-- Begin Working data --

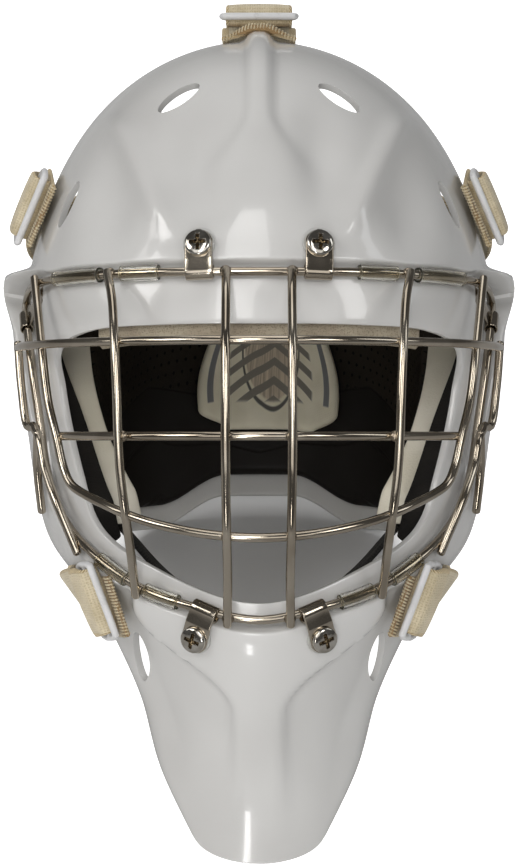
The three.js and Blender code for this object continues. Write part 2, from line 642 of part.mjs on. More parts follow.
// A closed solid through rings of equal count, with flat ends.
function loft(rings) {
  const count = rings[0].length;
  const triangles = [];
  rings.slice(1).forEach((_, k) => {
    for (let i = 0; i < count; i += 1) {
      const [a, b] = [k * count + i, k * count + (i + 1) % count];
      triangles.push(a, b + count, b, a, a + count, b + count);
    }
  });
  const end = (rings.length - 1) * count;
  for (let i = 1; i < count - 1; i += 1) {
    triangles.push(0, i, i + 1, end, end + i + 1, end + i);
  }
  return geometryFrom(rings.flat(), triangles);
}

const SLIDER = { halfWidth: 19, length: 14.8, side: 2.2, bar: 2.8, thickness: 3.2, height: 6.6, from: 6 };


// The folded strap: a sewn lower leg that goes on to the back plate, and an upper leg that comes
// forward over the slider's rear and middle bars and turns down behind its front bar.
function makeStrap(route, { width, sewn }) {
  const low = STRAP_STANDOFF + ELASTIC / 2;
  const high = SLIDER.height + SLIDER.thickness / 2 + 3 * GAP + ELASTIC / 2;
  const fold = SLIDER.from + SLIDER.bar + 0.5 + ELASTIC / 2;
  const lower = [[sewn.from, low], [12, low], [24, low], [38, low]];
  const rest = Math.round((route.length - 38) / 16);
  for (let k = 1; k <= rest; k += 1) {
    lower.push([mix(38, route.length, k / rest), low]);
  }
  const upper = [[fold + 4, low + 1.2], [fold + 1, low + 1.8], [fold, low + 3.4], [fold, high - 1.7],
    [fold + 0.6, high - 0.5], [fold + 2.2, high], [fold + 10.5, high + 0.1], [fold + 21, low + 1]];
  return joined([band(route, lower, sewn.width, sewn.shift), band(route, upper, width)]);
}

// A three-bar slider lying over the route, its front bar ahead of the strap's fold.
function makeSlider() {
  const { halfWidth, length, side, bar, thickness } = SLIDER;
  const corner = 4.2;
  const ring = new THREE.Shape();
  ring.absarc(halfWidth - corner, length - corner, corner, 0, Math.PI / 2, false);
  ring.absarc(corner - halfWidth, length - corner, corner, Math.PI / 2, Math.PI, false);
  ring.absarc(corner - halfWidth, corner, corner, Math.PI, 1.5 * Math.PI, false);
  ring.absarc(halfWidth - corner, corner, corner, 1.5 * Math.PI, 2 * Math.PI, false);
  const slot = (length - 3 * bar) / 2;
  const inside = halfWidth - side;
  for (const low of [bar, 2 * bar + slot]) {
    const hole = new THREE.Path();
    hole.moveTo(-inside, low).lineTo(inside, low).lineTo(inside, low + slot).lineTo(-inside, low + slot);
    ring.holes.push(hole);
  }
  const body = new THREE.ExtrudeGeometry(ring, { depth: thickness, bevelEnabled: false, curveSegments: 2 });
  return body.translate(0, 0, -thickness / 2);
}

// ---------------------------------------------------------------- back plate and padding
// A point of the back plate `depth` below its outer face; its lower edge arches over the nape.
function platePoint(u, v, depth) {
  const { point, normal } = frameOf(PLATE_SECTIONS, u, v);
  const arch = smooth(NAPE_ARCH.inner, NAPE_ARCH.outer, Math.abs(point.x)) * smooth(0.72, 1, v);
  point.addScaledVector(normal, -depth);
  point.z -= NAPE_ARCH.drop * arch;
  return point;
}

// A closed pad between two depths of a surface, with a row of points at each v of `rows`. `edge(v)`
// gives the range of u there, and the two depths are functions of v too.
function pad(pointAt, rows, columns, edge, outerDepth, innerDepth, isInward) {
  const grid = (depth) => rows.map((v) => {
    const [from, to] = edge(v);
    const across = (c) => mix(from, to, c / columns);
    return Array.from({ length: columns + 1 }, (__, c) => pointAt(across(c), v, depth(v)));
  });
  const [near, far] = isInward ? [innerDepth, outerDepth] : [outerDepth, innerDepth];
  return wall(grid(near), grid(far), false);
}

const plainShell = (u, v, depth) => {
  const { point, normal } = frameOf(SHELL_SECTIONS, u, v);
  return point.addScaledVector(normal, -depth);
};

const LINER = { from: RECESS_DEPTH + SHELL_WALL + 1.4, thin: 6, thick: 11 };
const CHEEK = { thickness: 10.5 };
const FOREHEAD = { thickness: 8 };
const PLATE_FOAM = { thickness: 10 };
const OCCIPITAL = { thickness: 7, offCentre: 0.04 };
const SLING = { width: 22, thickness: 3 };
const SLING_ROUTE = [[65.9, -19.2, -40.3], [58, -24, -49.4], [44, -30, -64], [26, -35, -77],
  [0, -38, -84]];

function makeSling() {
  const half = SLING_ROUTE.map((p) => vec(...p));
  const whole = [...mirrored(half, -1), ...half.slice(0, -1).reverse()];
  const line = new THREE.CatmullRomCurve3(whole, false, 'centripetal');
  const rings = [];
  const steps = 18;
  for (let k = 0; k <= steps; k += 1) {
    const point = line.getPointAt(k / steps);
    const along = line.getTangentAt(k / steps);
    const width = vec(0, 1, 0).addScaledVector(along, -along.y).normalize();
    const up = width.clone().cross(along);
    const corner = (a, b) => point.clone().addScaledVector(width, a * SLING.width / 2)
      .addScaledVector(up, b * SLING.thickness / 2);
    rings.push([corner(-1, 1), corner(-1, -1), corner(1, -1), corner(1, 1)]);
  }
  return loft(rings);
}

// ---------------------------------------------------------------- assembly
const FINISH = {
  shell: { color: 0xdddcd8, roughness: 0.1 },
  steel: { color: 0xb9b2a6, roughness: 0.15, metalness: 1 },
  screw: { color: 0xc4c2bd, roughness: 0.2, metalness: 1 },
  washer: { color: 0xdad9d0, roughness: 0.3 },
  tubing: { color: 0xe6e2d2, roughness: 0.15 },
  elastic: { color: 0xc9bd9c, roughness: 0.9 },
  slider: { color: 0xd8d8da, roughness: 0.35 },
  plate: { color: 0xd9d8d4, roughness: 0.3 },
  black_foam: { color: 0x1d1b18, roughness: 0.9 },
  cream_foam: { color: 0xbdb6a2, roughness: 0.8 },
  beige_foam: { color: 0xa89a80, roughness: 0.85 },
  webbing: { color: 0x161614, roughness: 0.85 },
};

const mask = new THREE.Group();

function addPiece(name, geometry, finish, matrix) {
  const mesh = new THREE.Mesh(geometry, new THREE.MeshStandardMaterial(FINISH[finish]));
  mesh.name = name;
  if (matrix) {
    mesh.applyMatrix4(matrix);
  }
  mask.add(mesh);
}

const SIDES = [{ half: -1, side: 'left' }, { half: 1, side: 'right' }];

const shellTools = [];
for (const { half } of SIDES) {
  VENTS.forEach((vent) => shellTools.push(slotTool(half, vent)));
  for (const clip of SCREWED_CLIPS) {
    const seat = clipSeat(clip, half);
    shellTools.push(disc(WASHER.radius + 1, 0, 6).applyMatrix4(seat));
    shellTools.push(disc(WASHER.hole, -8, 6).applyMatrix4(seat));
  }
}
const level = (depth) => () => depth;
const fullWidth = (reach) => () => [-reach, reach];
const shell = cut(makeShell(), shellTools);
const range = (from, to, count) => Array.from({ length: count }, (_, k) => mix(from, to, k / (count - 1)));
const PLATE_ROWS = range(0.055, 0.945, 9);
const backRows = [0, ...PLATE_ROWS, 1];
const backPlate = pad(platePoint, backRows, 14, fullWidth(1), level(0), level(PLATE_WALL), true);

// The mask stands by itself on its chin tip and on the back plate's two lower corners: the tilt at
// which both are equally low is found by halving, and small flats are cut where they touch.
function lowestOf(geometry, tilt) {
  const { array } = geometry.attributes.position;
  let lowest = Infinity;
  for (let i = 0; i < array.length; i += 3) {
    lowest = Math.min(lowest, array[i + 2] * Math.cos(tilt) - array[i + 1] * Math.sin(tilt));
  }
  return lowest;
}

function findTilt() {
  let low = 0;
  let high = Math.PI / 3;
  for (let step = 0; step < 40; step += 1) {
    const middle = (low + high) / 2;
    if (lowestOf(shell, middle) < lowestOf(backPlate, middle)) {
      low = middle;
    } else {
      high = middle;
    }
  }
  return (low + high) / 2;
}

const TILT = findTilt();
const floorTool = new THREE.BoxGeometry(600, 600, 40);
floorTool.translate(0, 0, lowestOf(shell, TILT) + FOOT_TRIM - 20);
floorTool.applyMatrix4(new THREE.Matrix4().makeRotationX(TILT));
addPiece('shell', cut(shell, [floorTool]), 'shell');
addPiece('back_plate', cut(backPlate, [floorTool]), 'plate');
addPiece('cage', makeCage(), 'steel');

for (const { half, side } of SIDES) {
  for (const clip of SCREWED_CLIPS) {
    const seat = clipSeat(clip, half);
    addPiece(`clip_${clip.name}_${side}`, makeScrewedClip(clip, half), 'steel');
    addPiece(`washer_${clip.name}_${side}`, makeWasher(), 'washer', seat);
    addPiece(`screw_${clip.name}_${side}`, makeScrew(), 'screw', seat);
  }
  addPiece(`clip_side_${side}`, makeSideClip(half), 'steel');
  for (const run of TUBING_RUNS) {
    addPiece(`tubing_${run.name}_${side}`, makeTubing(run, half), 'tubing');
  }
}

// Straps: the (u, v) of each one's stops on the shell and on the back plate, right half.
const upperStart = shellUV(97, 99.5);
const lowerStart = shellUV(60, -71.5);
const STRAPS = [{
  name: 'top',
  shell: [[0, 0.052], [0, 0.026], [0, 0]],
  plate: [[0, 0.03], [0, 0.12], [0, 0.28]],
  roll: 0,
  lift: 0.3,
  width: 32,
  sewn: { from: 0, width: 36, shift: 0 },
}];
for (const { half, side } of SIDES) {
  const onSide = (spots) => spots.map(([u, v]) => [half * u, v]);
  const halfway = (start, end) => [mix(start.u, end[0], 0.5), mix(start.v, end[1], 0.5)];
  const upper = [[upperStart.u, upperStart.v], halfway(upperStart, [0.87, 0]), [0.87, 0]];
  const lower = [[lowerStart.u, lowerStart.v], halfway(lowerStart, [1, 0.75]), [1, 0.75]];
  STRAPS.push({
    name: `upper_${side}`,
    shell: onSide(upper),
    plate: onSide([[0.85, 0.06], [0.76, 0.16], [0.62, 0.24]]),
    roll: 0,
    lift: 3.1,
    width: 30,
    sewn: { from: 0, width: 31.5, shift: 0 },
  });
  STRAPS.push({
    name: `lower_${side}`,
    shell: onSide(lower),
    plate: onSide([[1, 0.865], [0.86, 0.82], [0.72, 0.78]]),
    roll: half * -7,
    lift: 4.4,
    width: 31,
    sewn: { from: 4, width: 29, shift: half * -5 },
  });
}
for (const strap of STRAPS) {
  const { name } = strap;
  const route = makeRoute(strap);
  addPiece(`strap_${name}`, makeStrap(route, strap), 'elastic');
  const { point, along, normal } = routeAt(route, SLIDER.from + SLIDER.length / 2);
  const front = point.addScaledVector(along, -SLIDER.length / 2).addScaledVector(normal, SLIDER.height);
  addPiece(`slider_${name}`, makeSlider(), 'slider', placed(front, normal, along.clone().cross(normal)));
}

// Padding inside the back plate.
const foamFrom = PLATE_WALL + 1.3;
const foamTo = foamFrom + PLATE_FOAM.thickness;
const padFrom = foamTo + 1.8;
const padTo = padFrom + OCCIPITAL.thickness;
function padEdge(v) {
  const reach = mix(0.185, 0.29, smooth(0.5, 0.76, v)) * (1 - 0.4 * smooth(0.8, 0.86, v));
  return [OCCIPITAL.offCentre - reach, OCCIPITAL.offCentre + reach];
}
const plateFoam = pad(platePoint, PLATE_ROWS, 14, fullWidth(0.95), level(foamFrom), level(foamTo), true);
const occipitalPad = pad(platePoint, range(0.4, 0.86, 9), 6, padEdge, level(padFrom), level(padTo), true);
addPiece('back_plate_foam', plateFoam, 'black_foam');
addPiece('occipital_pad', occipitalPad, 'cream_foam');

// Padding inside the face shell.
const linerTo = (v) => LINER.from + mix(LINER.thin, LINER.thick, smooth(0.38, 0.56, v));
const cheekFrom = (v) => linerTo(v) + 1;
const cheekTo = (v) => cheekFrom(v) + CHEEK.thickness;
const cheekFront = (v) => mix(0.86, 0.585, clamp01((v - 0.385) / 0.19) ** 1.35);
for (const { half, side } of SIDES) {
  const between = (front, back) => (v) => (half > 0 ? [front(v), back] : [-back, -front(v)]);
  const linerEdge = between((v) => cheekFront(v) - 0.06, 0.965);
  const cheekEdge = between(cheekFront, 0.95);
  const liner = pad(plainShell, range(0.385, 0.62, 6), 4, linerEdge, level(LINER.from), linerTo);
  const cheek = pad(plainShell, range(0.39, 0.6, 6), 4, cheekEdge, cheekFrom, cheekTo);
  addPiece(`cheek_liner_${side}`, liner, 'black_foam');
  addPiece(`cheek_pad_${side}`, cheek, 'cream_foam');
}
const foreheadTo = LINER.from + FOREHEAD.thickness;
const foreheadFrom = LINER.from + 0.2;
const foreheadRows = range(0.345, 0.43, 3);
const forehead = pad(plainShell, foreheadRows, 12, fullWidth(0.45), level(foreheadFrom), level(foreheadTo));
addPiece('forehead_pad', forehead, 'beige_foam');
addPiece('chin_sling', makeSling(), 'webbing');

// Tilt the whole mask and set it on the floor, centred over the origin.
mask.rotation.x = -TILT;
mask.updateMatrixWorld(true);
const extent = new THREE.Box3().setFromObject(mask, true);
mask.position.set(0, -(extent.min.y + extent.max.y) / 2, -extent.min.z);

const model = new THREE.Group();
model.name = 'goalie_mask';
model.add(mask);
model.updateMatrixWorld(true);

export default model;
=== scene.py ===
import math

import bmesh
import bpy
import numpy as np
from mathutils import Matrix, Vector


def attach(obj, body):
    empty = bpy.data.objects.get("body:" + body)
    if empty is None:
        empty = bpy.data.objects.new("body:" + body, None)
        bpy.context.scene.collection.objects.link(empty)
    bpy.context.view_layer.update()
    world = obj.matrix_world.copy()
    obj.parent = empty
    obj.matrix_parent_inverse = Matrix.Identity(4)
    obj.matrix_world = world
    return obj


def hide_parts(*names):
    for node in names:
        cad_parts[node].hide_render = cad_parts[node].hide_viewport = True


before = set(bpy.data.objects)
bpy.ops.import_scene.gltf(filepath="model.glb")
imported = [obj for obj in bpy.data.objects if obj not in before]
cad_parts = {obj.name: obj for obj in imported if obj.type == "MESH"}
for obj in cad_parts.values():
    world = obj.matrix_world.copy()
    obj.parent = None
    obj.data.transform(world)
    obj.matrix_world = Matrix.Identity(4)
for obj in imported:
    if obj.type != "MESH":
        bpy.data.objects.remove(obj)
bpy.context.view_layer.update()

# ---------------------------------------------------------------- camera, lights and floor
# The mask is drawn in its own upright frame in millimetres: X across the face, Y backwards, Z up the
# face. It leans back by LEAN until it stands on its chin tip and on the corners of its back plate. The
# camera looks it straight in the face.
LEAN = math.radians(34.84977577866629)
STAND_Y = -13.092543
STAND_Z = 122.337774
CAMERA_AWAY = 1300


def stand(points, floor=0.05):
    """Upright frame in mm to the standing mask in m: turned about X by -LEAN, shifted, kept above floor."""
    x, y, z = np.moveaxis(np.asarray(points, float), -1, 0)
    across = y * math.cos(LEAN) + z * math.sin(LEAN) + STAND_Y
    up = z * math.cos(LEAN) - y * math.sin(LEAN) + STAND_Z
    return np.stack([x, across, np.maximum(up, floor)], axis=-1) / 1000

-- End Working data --
-- Begin Working data --

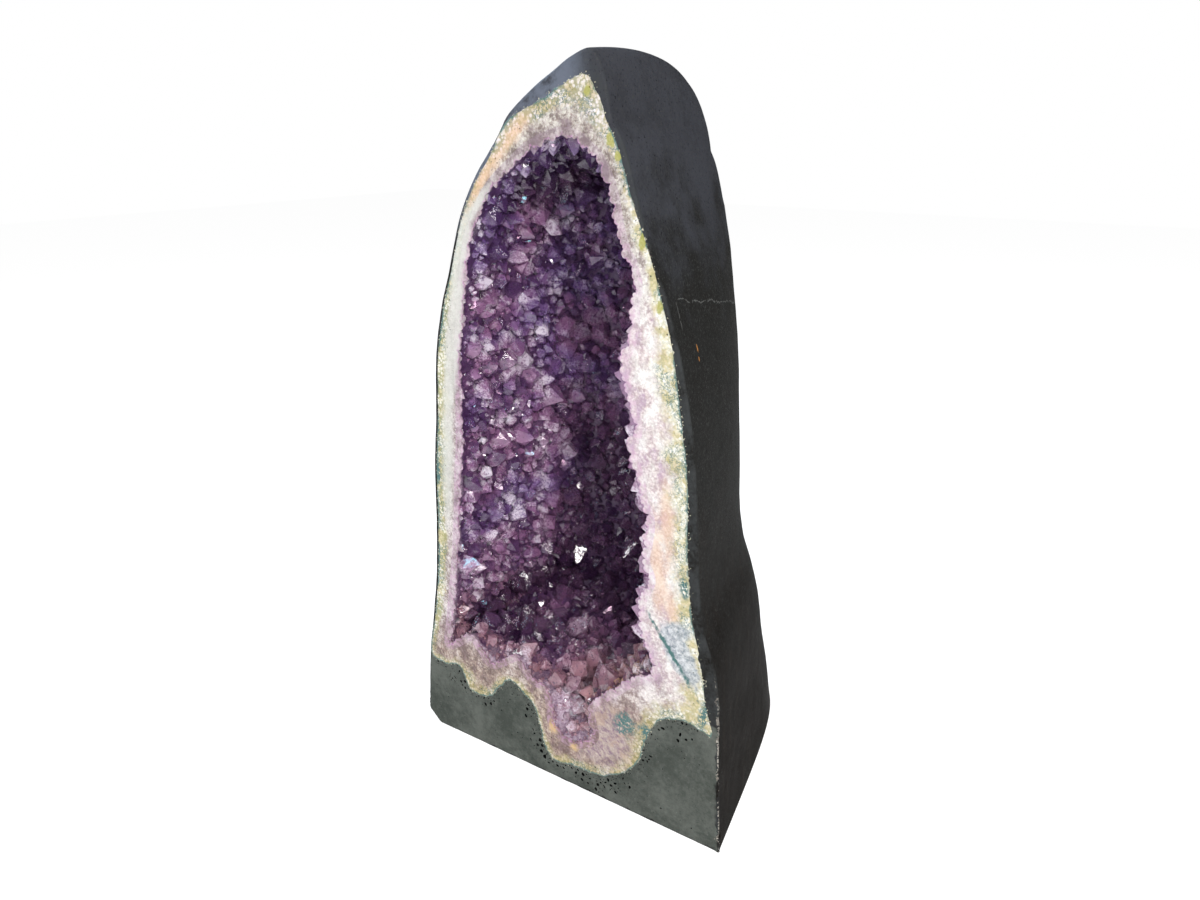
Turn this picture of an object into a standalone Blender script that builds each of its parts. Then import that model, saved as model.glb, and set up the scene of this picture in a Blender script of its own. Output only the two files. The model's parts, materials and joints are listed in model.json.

-- End Working data --

# [Job]
Your task is to extract exactly the lines starting at the line with "The three.js and" and ending at the line with "6.6, from: 6", including both ends, and no other lines.

# [Result below]
The three.js and Blender code for this object continues. Write part 2, from line 642 of part.mjs on. More parts follow.
// A closed solid through rings of equal count, with flat ends.
function loft(rings) {
  const count = rings[0].length;
  const triangles = [];
  rings.slice(1).forEach((_, k) => {
    for (let i = 0; i < count; i += 1) {
      const [a, b] = [k * count + i, k * count + (i + 1) % count];
      triangles.push(a, b + count, b, a, a + count, b + count);
    }
  });
  const end = (rings.length - 1) * count;
  for (let i = 1; i < count - 1; i += 1) {
    triangles.push(0, i, i + 1, end, end + i + 1, end + i);
  }
  return geometryFrom(rings.flat(), triangles);
}

const SLIDER = { halfWidth: 19, length: 14.8, side: 2.2, bar: 2.8, thickness: 3.2, height: 6.6, from: 6 };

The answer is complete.